**Stated problem**
Copy exactly, please, the lines of the data from its start through the line containing "wasm.setup();".

**Raw data**

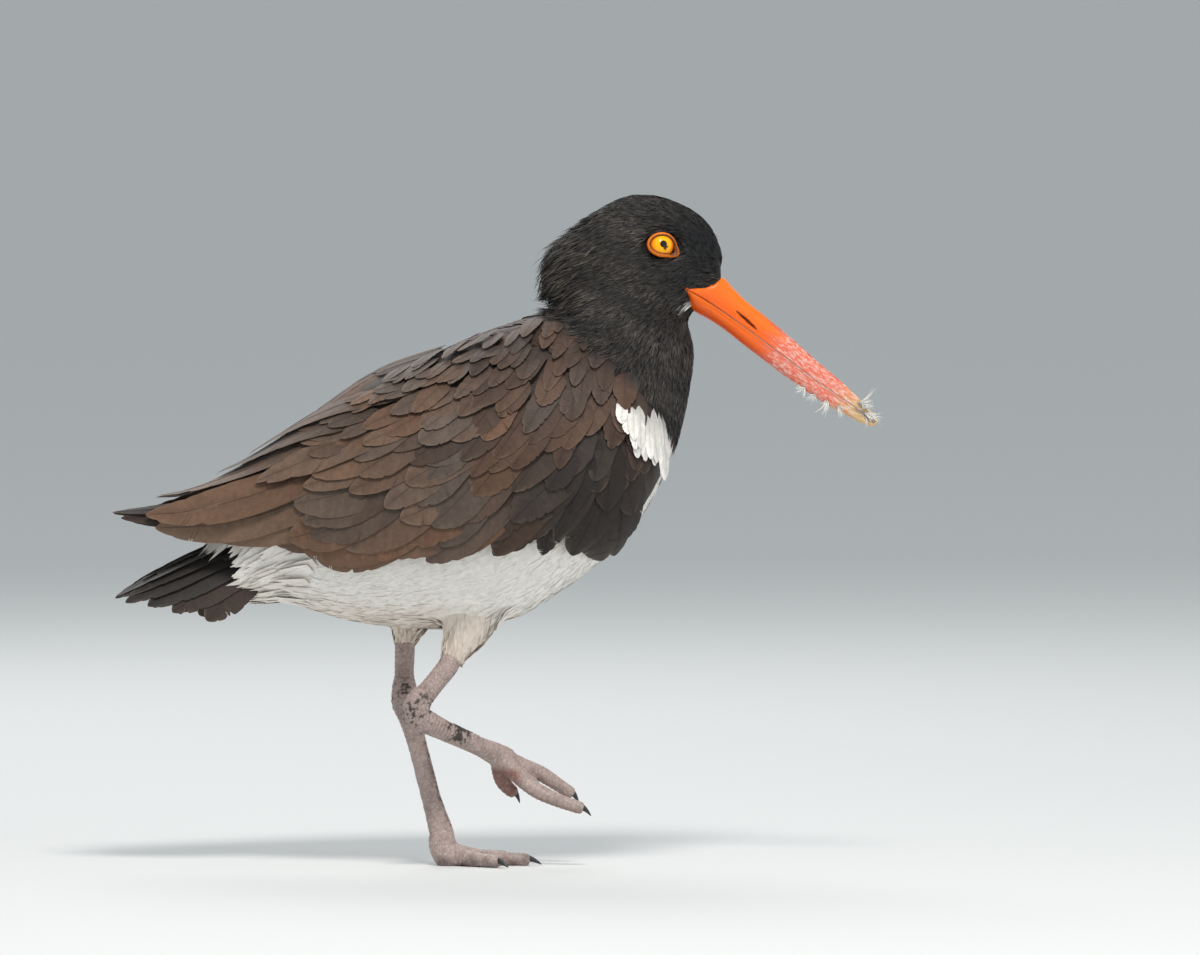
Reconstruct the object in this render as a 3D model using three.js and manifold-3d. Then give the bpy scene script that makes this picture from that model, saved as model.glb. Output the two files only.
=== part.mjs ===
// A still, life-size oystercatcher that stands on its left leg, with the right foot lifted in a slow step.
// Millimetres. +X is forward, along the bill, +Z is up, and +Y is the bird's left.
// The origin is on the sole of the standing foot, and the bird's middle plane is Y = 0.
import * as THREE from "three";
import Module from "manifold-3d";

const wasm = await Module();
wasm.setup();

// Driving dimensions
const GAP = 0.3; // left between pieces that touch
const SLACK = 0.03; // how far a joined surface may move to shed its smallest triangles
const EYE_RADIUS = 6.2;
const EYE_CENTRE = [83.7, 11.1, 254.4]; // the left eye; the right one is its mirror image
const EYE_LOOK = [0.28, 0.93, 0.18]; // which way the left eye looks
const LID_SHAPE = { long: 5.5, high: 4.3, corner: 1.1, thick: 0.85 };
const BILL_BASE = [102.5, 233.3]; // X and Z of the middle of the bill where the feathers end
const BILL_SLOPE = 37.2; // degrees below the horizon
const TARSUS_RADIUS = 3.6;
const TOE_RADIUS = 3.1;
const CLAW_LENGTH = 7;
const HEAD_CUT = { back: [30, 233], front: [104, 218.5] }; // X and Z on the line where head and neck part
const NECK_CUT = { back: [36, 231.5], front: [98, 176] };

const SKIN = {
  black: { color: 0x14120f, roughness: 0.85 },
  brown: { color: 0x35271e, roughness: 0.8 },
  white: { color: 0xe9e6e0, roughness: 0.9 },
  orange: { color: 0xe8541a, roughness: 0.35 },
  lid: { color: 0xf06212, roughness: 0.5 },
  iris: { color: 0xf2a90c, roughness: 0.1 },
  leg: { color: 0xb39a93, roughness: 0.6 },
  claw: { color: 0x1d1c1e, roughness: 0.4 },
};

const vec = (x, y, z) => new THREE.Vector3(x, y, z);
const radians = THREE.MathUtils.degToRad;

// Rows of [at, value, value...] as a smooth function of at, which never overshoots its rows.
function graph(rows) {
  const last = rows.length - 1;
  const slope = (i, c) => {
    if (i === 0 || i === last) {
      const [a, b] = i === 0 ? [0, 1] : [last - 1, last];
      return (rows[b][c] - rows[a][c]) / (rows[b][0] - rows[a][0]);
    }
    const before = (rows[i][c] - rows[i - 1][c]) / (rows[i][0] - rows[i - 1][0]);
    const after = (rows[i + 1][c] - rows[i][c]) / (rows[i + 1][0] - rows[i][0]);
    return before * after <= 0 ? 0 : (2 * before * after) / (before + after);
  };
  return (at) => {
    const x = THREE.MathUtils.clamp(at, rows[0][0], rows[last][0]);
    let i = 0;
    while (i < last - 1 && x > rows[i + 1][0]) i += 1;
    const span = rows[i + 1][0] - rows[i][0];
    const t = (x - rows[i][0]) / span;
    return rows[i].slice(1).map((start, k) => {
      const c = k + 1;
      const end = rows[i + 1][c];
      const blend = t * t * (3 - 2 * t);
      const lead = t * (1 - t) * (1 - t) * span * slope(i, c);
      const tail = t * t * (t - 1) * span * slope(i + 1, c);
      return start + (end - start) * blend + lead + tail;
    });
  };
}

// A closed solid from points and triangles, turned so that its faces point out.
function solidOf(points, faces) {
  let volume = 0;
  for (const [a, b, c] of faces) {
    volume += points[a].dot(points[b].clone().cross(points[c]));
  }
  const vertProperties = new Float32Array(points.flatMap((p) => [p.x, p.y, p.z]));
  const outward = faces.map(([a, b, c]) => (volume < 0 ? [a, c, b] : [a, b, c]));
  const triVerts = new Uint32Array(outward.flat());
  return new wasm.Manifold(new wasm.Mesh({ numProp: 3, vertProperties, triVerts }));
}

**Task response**
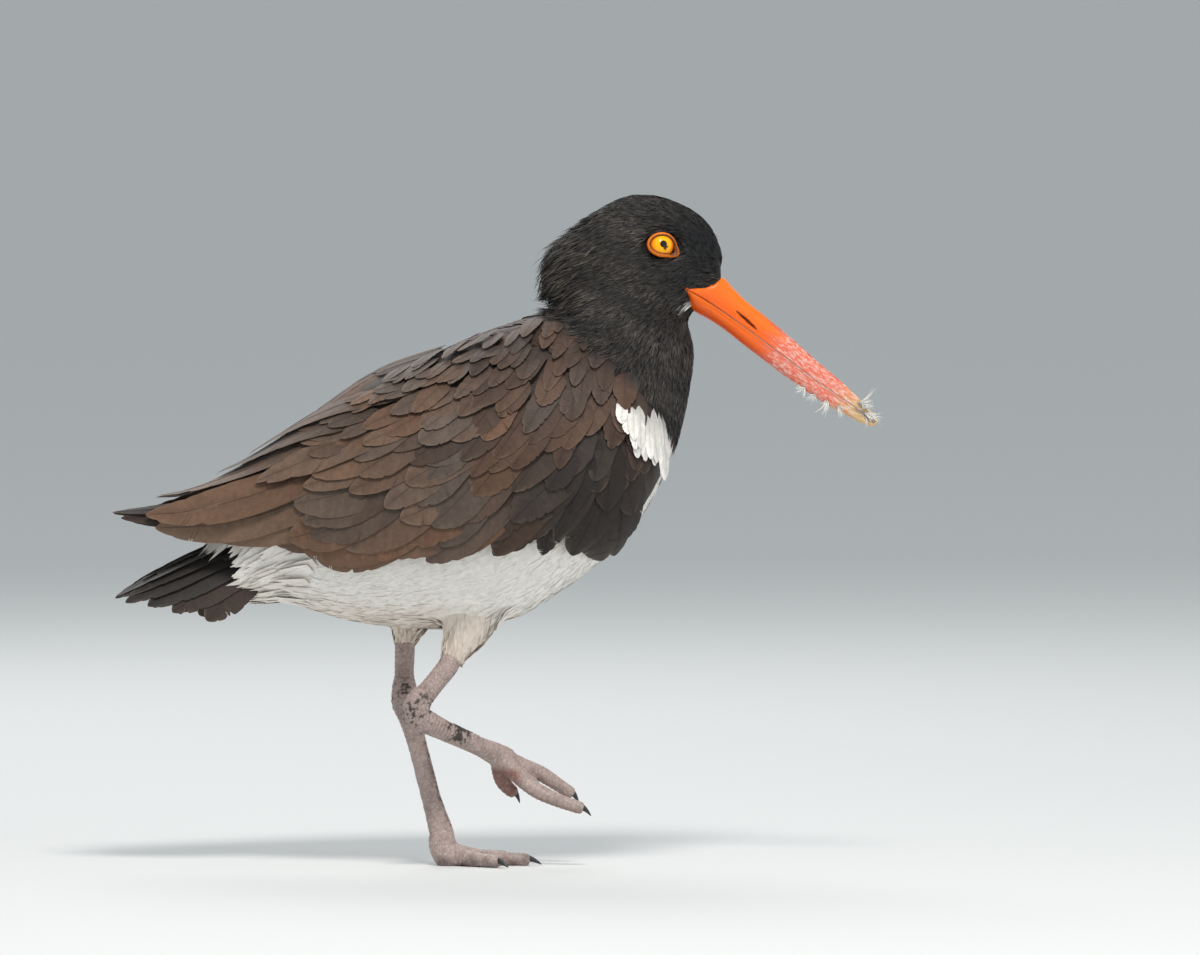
Reconstruct the object in this render as a 3D model using three.js and manifold-3d. Then give the bpy scene script that makes this picture from that model, saved as model.glb. Output the two files only.
=== part.mjs ===
// A still, life-size oystercatcher that stands on its left leg, with the right foot lifted in a slow step.
// Millimetres. +X is forward, along the bill, +Z is up, and +Y is the bird's left.
// The origin is on the sole of the standing foot, and the bird's middle plane is Y = 0.
import * as THREE from "three";
import Module from "manifold-3d";

const wasm = await Module();
wasm.setup();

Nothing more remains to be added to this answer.